■ **Written request**
Repeat the whole listing exactly as written.

■ **Collected material**
------------------------
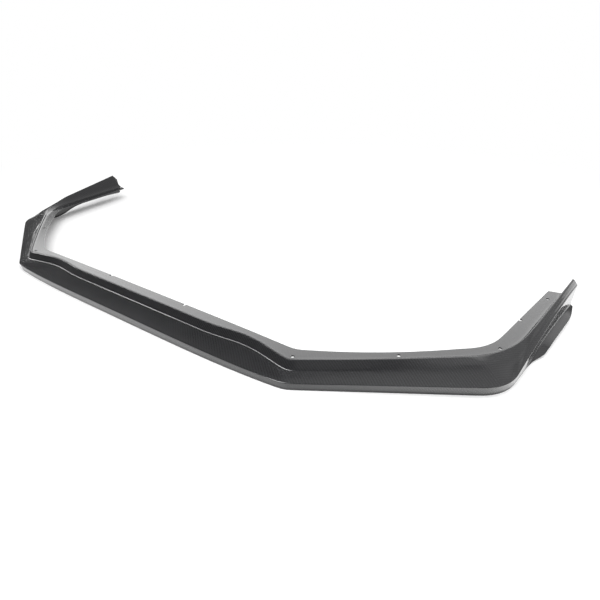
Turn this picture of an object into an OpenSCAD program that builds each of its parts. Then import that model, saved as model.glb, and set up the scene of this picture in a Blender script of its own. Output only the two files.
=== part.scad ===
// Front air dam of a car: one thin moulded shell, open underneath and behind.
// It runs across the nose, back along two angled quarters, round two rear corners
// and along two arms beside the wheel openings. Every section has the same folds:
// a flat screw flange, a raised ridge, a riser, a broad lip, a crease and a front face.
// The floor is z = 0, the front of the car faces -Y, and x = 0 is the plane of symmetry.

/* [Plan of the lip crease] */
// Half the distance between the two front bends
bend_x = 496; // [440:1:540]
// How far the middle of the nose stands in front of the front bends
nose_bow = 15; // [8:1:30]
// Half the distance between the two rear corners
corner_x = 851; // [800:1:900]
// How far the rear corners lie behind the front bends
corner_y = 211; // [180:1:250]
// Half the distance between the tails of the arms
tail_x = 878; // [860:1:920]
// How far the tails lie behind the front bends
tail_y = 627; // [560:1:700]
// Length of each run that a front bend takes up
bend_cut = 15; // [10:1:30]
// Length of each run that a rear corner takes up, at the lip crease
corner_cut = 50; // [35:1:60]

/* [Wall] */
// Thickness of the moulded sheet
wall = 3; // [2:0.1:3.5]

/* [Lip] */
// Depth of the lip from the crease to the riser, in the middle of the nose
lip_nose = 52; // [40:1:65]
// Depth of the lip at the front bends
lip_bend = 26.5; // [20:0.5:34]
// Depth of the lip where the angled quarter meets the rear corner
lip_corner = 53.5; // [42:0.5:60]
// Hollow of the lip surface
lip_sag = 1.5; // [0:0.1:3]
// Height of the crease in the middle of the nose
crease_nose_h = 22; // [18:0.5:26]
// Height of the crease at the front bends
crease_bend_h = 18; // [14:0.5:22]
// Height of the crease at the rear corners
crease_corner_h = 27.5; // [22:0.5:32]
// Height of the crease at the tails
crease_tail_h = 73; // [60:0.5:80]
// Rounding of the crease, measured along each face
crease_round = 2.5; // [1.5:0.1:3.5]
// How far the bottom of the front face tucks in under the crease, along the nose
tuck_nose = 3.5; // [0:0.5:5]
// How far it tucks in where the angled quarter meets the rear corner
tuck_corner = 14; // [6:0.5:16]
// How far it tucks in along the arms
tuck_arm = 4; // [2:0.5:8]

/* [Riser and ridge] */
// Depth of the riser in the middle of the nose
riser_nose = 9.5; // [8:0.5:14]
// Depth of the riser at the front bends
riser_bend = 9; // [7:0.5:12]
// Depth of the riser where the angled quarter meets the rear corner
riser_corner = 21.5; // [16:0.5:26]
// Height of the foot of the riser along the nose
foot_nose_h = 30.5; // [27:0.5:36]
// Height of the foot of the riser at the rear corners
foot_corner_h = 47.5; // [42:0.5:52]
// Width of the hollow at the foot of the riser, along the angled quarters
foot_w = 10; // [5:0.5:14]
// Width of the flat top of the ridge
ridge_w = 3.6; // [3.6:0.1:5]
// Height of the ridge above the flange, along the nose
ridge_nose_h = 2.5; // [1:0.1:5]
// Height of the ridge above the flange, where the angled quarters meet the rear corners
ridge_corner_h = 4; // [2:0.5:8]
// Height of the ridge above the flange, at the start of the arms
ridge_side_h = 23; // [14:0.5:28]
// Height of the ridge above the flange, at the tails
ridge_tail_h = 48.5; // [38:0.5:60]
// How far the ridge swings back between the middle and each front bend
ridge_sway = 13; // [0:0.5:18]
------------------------
■ **Solution below**
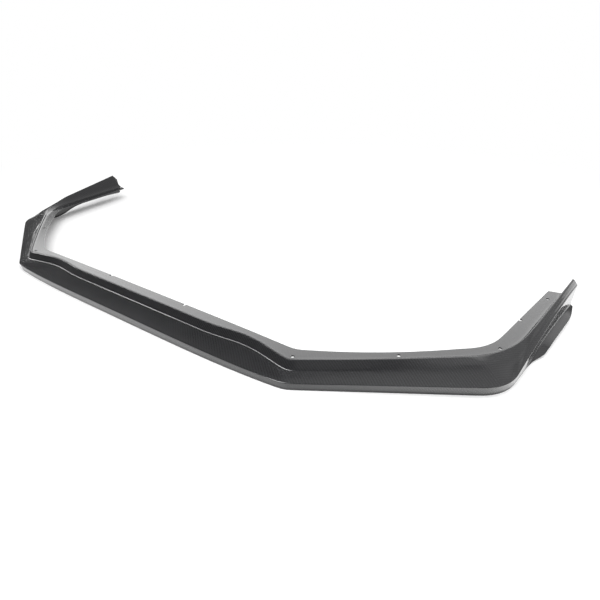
Turn this picture of an object into an OpenSCAD program that builds each of its parts. Then import that model, saved as model.glb, and set up the scene of this picture in a Blender script of its own. Output only the two files.
=== part.scad ===
// Front air dam of a car: one thin moulded shell, open underneath and behind.
// It runs across the nose, back along two angled quarters, round two rear corners
// and along two arms beside the wheel openings. Every section has the same folds:
// a flat screw flange, a raised ridge, a riser, a broad lip, a crease and a front face.
// The floor is z = 0, the front of the car faces -Y, and x = 0 is the plane of symmetry.

/* [Plan of the lip crease] */
// Half the distance between the two front bends
bend_x = 496; // [440:1:540]
// How far the middle of the nose stands in front of the front bends
nose_bow = 15; // [8:1:30]
// Half the distance between the two rear corners
corner_x = 851; // [800:1:900]
// How far the rear corners lie behind the front bends
corner_y = 211; // [180:1:250]
// Half the distance between the tails of the arms
tail_x = 878; // [860:1:920]
// How far the tails lie behind the front bends
tail_y = 627; // [560:1:700]
// Length of each run that a front bend takes up
bend_cut = 15; // [10:1:30]
// Length of each run that a rear corner takes up, at the lip crease
corner_cut = 50; // [35:1:60]

/* [Wall] */
// Thickness of the moulded sheet
wall = 3; // [2:0.1:3.5]

/* [Lip] */
// Depth of the lip from the crease to the riser, in the middle of the nose
lip_nose = 52; // [40:1:65]
// Depth of the lip at the front bends
lip_bend = 26.5; // [20:0.5:34]
// Depth of the lip where the angled quarter meets the rear corner
lip_corner = 53.5; // [42:0.5:60]
// Hollow of the lip surface
lip_sag = 1.5; // [0:0.1:3]
// Height of the crease in the middle of the nose
crease_nose_h = 22; // [18:0.5:26]
// Height of the crease at the front bends
crease_bend_h = 18; // [14:0.5:22]
// Height of the crease at the rear corners
crease_corner_h = 27.5; // [22:0.5:32]
// Height of the crease at the tails
crease_tail_h = 73; // [60:0.5:80]
// Rounding of the crease, measured along each face
crease_round = 2.5; // [1.5:0.1:3.5]
// How far the bottom of the front face tucks in under the crease, along the nose
tuck_nose = 3.5; // [0:0.5:5]
// How far it tucks in where the angled quarter meets the rear corner
tuck_corner = 14; // [6:0.5:16]
// How far it tucks in along the arms
tuck_arm = 4; // [2:0.5:8]

/* [Riser and ridge] */
// Depth of the riser in the middle of the nose
riser_nose = 9.5; // [8:0.5:14]
// Depth of the riser at the front bends
riser_bend = 9; // [7:0.5:12]
// Depth of the riser where the angled quarter meets the rear corner
riser_corner = 21.5; // [16:0.5:26]
// Height of the foot of the riser along the nose
foot_nose_h = 30.5; // [27:0.5:36]
// Height of the foot of the riser at the rear corners
foot_corner_h = 47.5; // [42:0.5:52]
// Width of the hollow at the foot of the riser, along the angled quarters
foot_w = 10; // [5:0.5:14]
// Width of the flat top of the ridge
ridge_w = 3.6; // [3.6:0.1:5]
// Height of the ridge above the flange, along the nose
ridge_nose_h = 2.5; // [1:0.1:5]
// Height of the ridge above the flange, where the angled quarters meet the rear corners
ridge_corner_h = 4; // [2:0.5:8]
// Height of the ridge above the flange, at the start of the arms
ridge_side_h = 23; // [14:0.5:28]
// Height of the ridge above the flange, at the tails
ridge_tail_h = 48.5; // [38:0.5:60]
// How far the ridge swings back between the middle and each front bend
ridge_sway = 13; // [0:0.5:18]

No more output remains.